Aaru by David Meredith tells the story of 16-year-old Rose who is dying from cancer. She is skeletal and weak and, after trying medicine after medicine, is ready to die. Rose has come to terms with her death but her younger sister Koren has not. Ultimately, this leads Koren to convince Rose to make one final attempt to save her life. Introducing Aaru: a virtual paradise where the great and the righteous might live forever in an Arcadian world free from pain, illness, and death.
This story is futuristic but is also very much down to earth and realistic. How can it be both? Well, the book is very much split between Koren and Rose. The chapters Rose leads are very much focused on her “life” in Aaru, where anything is possible and can be achieved just by thinking about it. With Koren, we are back in the real world, so to say. We are reminded of the pain of losing someone and the other bad things the world can offer.
Now that I mentioned pain, I have to warn you that the first 30 pages are very sorrowful indeed, as we follow Rose’s heartbreaking end. However, by no means is death the main theme of this book. Aaru has an even darker side, one which was disturbing to read but which touches on a topic that needs to be brought further into the light: the sexualisation of young girls.
As Koren becomes the spokesperson for Elysian Industries, she also becomes a celebrity and, to make her what is deemed “more appealable to the public” she is dressed in revealing clothes and lots of make-up. Koren doesn’t really realise the wrong in how she is dressed and, for me, this really exemplified her innocence. She really trusts in the path Elysian Industries and her parents are setting for her but it is this path which leads her into danger.

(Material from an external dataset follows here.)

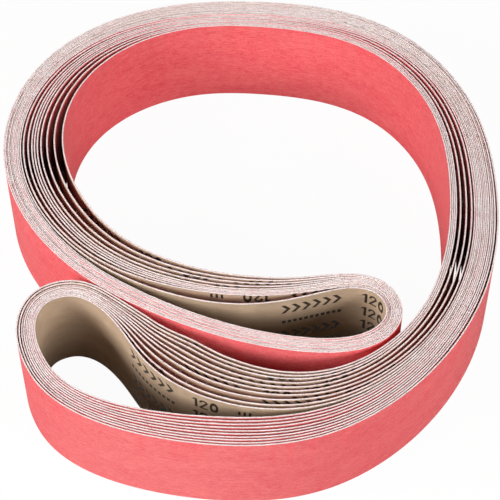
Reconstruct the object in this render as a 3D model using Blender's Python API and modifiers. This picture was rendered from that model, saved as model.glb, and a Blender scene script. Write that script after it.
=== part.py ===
"""Ten closed belts of abrasive cloth, nested in one another, pressed flat and wound into one coil.

The coil stands on the long edges of the cloth. Each belt is an endless band whose abrasive side
faces out. All of them are equally long, so each outer belt runs tight round the coil's outside and
takes up its spare length in open gaps on the inside.
"""

import math
from collections import namedtuple

import bmesh
import bpy
import numpy as np

MM = 0.001

# The belts
BELT_COUNT = 10
BELT_WIDTH = 75 * MM
BELT_LENGTH = 2250 * MM
CLOTH_THICKNESS = 0.7 * MM

# Between neighbouring belts where they lie flat on each other
LAYER_CLEARANCE = 0.3 * MM

# Between the coil's first turn and the second turn that lies on it
TURN_CLEARANCE = 0.6 * MM

# The fold line is the middle of the flattened innermost belt, seen from above. It winds clockwise
# from the tip of the inner lobe to the tip of the outer lobe. Its radius about the coil's centre
# is given at even steps of the angle turned.
START_ANGLE = math.radians(-41.7)
TOTAL_TURN = math.radians(468)
FOLD_RADII_MM = (
    112.5, 91.5, 81.5, 82, 95, 122.5, 153, 163, 154.5, 148.5,
    154, 151, 142, 141.5, 144, 145, 140, 135.5, 125,
)

# At each end the innermost belt opens from flat into a round lobe. The nose is the length of its
# rounded tip, and the fall is how quickly the lobe closes behind it. A squareness of 2 makes the
# tip an ellipse, and more makes it blunter. The lean moves the lobe off the fold line, towards the
# outer run where it is positive, as a share of the half width.
Lobe = namedtuple("Lobe", "half_width nose fall squareness lean")
INNER_LOBE = Lobe(16.4 * MM, 26.7 * MM, 34.8 * MM, 2.2, -0.3)
OUTER_LOBE = Lobe(23.7 * MM, 37 * MM, 29.5 * MM, 2.25, 0.28)

# Where the belts stand off from each other. Each swell opens and closes over a range of the angle
# turned, in degrees, with its peak between them. Its gaps are in millimetres, from the innermost
# pair of belts to the outermost. On the outer run, and on both runs round the outer tip, the gaps
# are as given. On the inner run one share scales them, so that each belt takes up its length.
Swell = namedtuple("Swell", "opens peak closes gaps_mm")
INNER_RUN_SWELLS = (
    Swell(0, 61, 129, (6.0, 0, 0, 0, 0.1, 1.3, 1.3, 1.0, 1.1)),
    Swell(54, 146, 222, (1.1, 1.8, 1.3, 0.7, 0.8, 1.4, 2.3, 3.1, 3.4)),
    Swell(211, 332, 408, (0.1, 0.1, 0.9, 2.4, 2.7, 1.8, 0.1, 0.1, 0.1)),
    Swell(345, 428, 465, (2.3, 2.9, 2.9, 2.4, 2.1, 2.2, 2.1, 1.3, 1.4)),
)
OUTER_RUN_SWELLS = (
    Swell(255, 348, 386, (0.1, 0.1, 0.1, 0.1, 0.1, 0.4, 0.2, 0.3, 1.0)),
    Swell(346, 410, 468, (1.1, 1.1, 1.1, 1.1, 1.1, 1.1, 0.8, 0.8, 0.7)),
)
BOTH_RUNS_SWELLS = (
    Swell(415, 468, 521, (0, 0, 0, 0, 0.1, 0.1, 0.3, 0.5, 0.6)),
)

# Facets along each belt, spread by how sharply the cloth bends, and how much a metre of straight
# cloth counts against a radian of bend.
FACETS = 144
STRAIGHT_WEIGHT = 10
CURVE_SAMPLES = 900
SOLVER_ROUNDS = 12

COLLECTION_NAME = "sanding_belts"


def clear_scene():
    for obj in list(bpy.data.objects):
        bpy.data.objects.remove(obj, do_unlink=True)


def smooth_values(values, where):
    """Values of the natural cubic spline through evenly spaced values, at positions counted in steps."""
    count = len(values)
    matrix = 4 * np.eye(count) + np.eye(count, k=1) + np.eye(count, k=-1)
    matrix[0] = np.eye(count)[0]
    matrix[-1] = np.eye(count)[-1]
    pull = np.zeros(count)
    pull[1:-1] = 6 * (values[:-2] - 2 * values[1:-1] + values[2:])
    bend = np.linalg.solve(matrix, pull)
    step = np.clip(where.astype(int), 0, count - 2)
    t = where - step
    chord = values[step] * (1 - t) + values[step + 1] * t
    return chord + ((1 - t) ** 3 - (1 - t)) * bend[step] / 6 + (t ** 3 - t) * bend[step + 1] / 6


def smooth_ramp(x):
    return (1 - np.cos(np.pi * np.clip(x, 0, 1))) / 2


def swell_shape(turned, swell):
    opens, peak, closes = np.radians((swell.opens, swell.peak, swell.closes))
    return smooth_ramp((turned - opens) / (peak - opens)) * smooth_ramp((closes - turned) / (closes - peak))


def swell_total(turned, swells, pair):
    """How far one pair of neighbouring belts stands open at each turned angle."""
    total = np.zeros(len(turned))
    for swell in swells:
        gap = swell.gaps_mm[pair % len(swell.gaps_mm)] * MM
        total += gap * swell_shape(turned, swell)
    return total


def lobe_width(distance, lobe):
    """Half the lobe's width at a distance from its tip, before the tip is rounded off."""
    behind = np.maximum(distance - lobe.nose, 0) / lobe.fall
    return lobe.half_width * (1 + behind) * np.exp(-behind)


def nose_shape(distance, lobe):
    """Rises from 0 at the tip to 1 at the nose's end, as a quarter of a slightly blunt ellipse."""
    ahead = np.clip(1 - distance / lobe.nose, 0, 1)
    return (1 - ahead ** lobe.squareness) ** (1 / lobe.squareness)


def loop_length(path):
    return np.linalg.norm(np.roll(path, -1, axis=0) - path, axis=1).sum()


def outward_directions(path):
    along = np.roll(path, -1, axis=0) - np.roll(path, 1, axis=0)
    along /= np.linalg.norm(along, axis=1)[:, None]
    return np.stack([-along[:, 1], along[:, 0]], axis=1)


def innermost_loop(scale, opening, pitch):
    """The innermost belt's centre line: out along the outer run, and back along the inner run.

    It also gives the angle turned at each point, and which points are on the inner run.
    """
    t = smooth_ramp(np.linspace(0, 1, CURVE_SAMPLES))
    turned = t * TOTAL_TURN
    radius = smooth_values(np.array(FOLD_RADII_MM) * MM * scale, t * (len(FOLD_RADII_MM) - 1))
    radius += opening * t
    angle = START_ANGLE - turned
    fold = np.stack([radius * np.cos(angle), radius * np.sin(angle)], axis=1)
    along = np.gradient(fold, axis=0)
    along /= np.linalg.norm(along, axis=1)[:, None]
    outward = np.stack([-along[:, 1], along[:, 0]], axis=1)
    steps = np.linalg.norm(np.diff(fold, axis=0), axis=1)
    from_inner_tip = np.concatenate([[0], np.cumsum(steps)])
    from_outer_tip = from_inner_tip[-1] - from_inner_tip
    inner_lobe = lobe_width(from_inner_tip, INNER_LOBE)
    outer_lobe = lobe_width(from_outer_tip, OUTER_LOBE)
    half = pitch / 2 + inner_lobe + outer_lobe
    half *= nose_shape(from_inner_tip, INNER_LOBE) * nose_shape(from_outer_tip, OUTER_LOBE)
    lean = INNER_LOBE.lean * inner_lobe + OUTER_LOBE.lean * outer_lobe
    outer_run = fold + outward * (lean + half)[:, None]
    inner_run = fold + outward * (lean - half)[:, None]
    path = np.concatenate([outer_run, inner_run[-2:0:-1]])
    turned = np.concatenate([turned, turned[-2:0:-1]])
    on_inner_run = np.arange(len(path)) >= CURVE_SAMPLES
    return path, turned, on_inner_run


def nested_loops(scale, opening):
    """The centre lines of all belts, from the innermost to the outermost, all equally long."""
    pitch = CLOTH_THICKNESS + LAYER_CLEARANCE
    first, turned, on_inner_run = innermost_loop(scale, opening, pitch)
    outward = outward_directions(first)
    length = loop_length(first)
    offset = np.zeros(len(first))
    loops = [first]
    for pair in range(BELT_COUNT - 1):
        tight = offset + pitch + swell_total(turned, BOTH_RUNS_SWELLS, pair)
        tight += np.where(on_inner_run, 0, swell_total(turned, OUTER_RUN_SWELLS, pair))
        spare = np.where(on_inner_run, swell_total(turned, INNER_RUN_SWELLS, pair), 0)
        low = 0
        high = 5
        for _ in range(30):
            share = (low + high) / 2
            trial = first + outward * (tight + share * spare)[:, None]
            if loop_length(trial) > length:
                low = share
            else:
                high = share
        offset = tight + share * spare
        loops.append(first + outward * offset[:, None])
    return loops, turned, on_inner_run


def turn_gap(path, turned, on_inner_run):
    """The smallest gap between the second turn's inner run and the first turn's outer run.

    It is negative where the second turn would lie inside the first.
    """
    below = path[(turned < math.radians(150)) & ~on_inner_run]
    above = path[(turned > math.radians(300)) & on_inner_run]
    apart = np.linalg.norm(above[:, None] - below[None], axis=2).min(axis=1)
    centre_line = START_ANGLE - math.radians(75)
    angle_below = np.angle(np.exp(1j * (np.arctan2(below[:, 1], below[:, 0]) - centre_line)))
    angle_above = np.angle(np.exp(1j * (np.arctan2(above[:, 1], above[:, 0]) - centre_line)))
    order = np.argsort(angle_below)
    radius_below = np.interp(angle_above, angle_below[order], np.linalg.norm(below, axis=1)[order])
    outside = np.linalg.norm(above, axis=1) > radius_below
    return np.where(outside, apart, -apart).min() - CLOTH_THICKNESS


def solve_coil():
    """Scales the coil to the belts' length, and opens it until its second turn clears its first."""
    scale = 1.0
    opening = 0.0
    for _ in range(SOLVER_ROUNDS):
        loops, turned, on_inner_run = nested_loops(scale, opening)
        scale *= BELT_LENGTH / loop_length(loops[0])
        opening += TURN_CLEARANCE - turn_gap(loops[-1], turned, on_inner_run)
    return nested_loops(scale, opening)[0]


def facet_picks(path):
    """Which samples become corners: the same ones on both runs, closer together where they bend."""
    steps = np.roll(path, -1, axis=0) - path
    direction = np.unwrap(np.arctan2(steps[:, 1], steps[:, 0]))
    bend = np.abs(np.diff(direction, prepend=direction[0]))
    weight = bend + STRAIGHT_WEIGHT * np.linalg.norm(steps, axis=1)
    outer_half = weight[:CURVE_SAMPLES - 1]
    inner_half = weight[:CURVE_SAMPLES - 2:-1][:CURVE_SAMPLES - 1]
    total = np.concatenate([[0], np.cumsum(outer_half + inner_half)])
    wanted = np.linspace(0, total[-1], FACETS // 2 + 1)
    picks = np.round(np.interp(wanted, total, np.arange(CURVE_SAMPLES))).astype(int)
    return np.concatenate([picks, len(path) - picks[-2:0:-1]])


def cloth_material(name, colour, roughness):
    material = bpy.data.materials.new(name)
    material.use_nodes = True
    shader = material.node_tree.nodes["Principled BSDF"]
    shader.inputs["Base Color"].default_value = (*colour, 1)
    shader.inputs["Roughness"].default_value = roughness
    shader.inputs["Metallic"].default_value = 0
    material.diffuse_color = (*colour, 1)
    return material


def make_belt(name, corners, materials, parent, collection):
    """A closed ring of edges is drawn up to the belt's width, and Solidify gives the cloth its thickness."""
    bm = bmesh.new()
    ring = [bm.verts.new((x, y, 0)) for x, y in corners]
    edges = [bm.edges.new((ring[i - 1], ring[i])) for i in range(len(ring))]
    drawn = bmesh.ops.extrude_edge_only(bm, edges=edges)["geom"]
    lifted = [item for item in drawn if isinstance(item, bmesh.types.BMVert)]
    bmesh.ops.translate(bm, verts=lifted, vec=(0, 0, BELT_WIDTH))
    bm.normal_update()
    outward = outward_directions(corners)[0]
    tip_face = ring[0].link_faces[0]
    if tip_face.normal.x * outward[0] + tip_face.normal.y * outward[1] < 0:
        bmesh.ops.reverse_faces(bm, faces=bm.faces[:])
    mesh = bpy.data.meshes.new(name)
    bm.to_mesh(mesh)
    bm.free()
    for material in materials:
        mesh.materials.append(material)
    mesh.shade_smooth()
    mesh.set_sharp_from_angle(angle=math.radians(40))
    belt = bpy.data.objects.new(name, mesh)
    collection.objects.link(belt)
    belt.parent = parent
    cloth = belt.modifiers.new("cloth", "SOLIDIFY")
    cloth.thickness = CLOTH_THICKNESS
    cloth.offset = 0
    cloth.use_even_offset = True
    cloth.material_offset = 1
    cloth.material_offset_rim = 2
    return belt


def main():
    clear_scene()
    collection = bpy.data.collections.new(COLLECTION_NAME)
    bpy.context.scene.collection.children.link(collection)
    coil = bpy.data.objects.new(COLLECTION_NAME, None)
    collection.objects.link(coil)
    materials = (
        cloth_material("abrasive_grit", (0.86, 0.12, 0.13), 0.85),
        cloth_material("cloth_backing", (0.45, 0.33, 0.21), 0.8),
        cloth_material("cut_edge", (0.9, 0.68, 0.64), 0.9),
    )

    loops = solve_coil()
    picks = facet_picks(loops[0])
    corner_rings = [loop[picks] for loop in loops]
    corners = np.concatenate(corner_rings)
    middle = (corners.max(axis=0) + corners.min(axis=0)) / 2
    coil.location = (-middle[0], -middle[1], 0)
    for index, corner_ring in enumerate(reversed(corner_rings)):
        make_belt(f"belt_{index + 1:02d}", corner_ring, materials, coil, collection)


main()
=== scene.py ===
"""Ten closed belts of red abrasive cloth, nested, pressed flat and wound into one coil, on a pale floor."""

import math
from collections import namedtuple

import bmesh
import bpy
import numpy as np
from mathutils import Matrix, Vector


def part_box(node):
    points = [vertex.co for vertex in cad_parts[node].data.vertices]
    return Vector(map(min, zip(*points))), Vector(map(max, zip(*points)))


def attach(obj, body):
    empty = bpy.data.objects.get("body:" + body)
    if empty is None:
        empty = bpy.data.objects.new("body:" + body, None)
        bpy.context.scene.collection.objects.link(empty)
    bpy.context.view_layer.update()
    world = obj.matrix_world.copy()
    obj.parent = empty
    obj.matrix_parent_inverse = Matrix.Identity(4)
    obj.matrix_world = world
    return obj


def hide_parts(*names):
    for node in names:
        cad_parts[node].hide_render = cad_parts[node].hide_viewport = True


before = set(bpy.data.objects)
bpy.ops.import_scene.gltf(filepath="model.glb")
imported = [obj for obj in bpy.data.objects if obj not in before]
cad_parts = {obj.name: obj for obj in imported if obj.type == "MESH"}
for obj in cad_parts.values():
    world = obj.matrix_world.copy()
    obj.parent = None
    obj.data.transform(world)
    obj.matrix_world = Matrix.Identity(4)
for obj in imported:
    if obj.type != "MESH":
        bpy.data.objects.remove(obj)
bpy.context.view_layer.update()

bl_info = {
    "name": "Coiled Sanding Belts",
    "version": (1, 0, 0),
    "blender": (4, 5, 0),
    "location": "View3D > Sidebar > Sanding Belts",
    "description": "Builds a coil of nested sanding belts with print and frayed edges, and a studio",
    "category": "Object",
}

MM = 0.001
BELT_NODES = sorted(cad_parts)
BELT_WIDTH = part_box(BELT_NODES[0])[1].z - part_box(BELT_NODES[0])[0].z

# Length of one belt round its middle
BELT_LENGTH = 2250 * MM

# Near here every belt turns round at the coil's inner end, and its length is counted from there
INNER_TIP = (0.0849, -0.0714)

# The print's pitch along the cloth, and where its ends meet, between belts that are pressed together
PRINT_PITCH = 242 * MM
PRINT_SEAM = 600 * MM

# Pitch of the print's rows across the cloth, the lower edge of its first row, and the figures'
# stroke in millimetres
ROW_PITCH = 15.6 * MM
FIRST_ROW = 12.6 * MM
STROKE = 1.5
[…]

I don’t want to say too much more here and spoil a part of the story but let’s just say the dangers of child exploitation are very heavily referred to in Aaru.
Finally, Aaru asks the question: “What would you do?” What would you put yourself through to be healthy again? How many treatments or rounds or medication? Would you risk entering into an unknown area rather than go through the natural process of dying? This story really made me think about the inevitability of death and will do the same to you.
OK, maybe the darkness of my review has you hovering over the x on this page but WAIT! This is not a book you want to miss out on. Yes, it is a tale of love and loss and the consequences they can have, but it is also a story of a unique world which will have you wanting more. They say you should do at least one new thing every day – make Aaru yours!
I was sent a copy of this book in exchange for an honest review.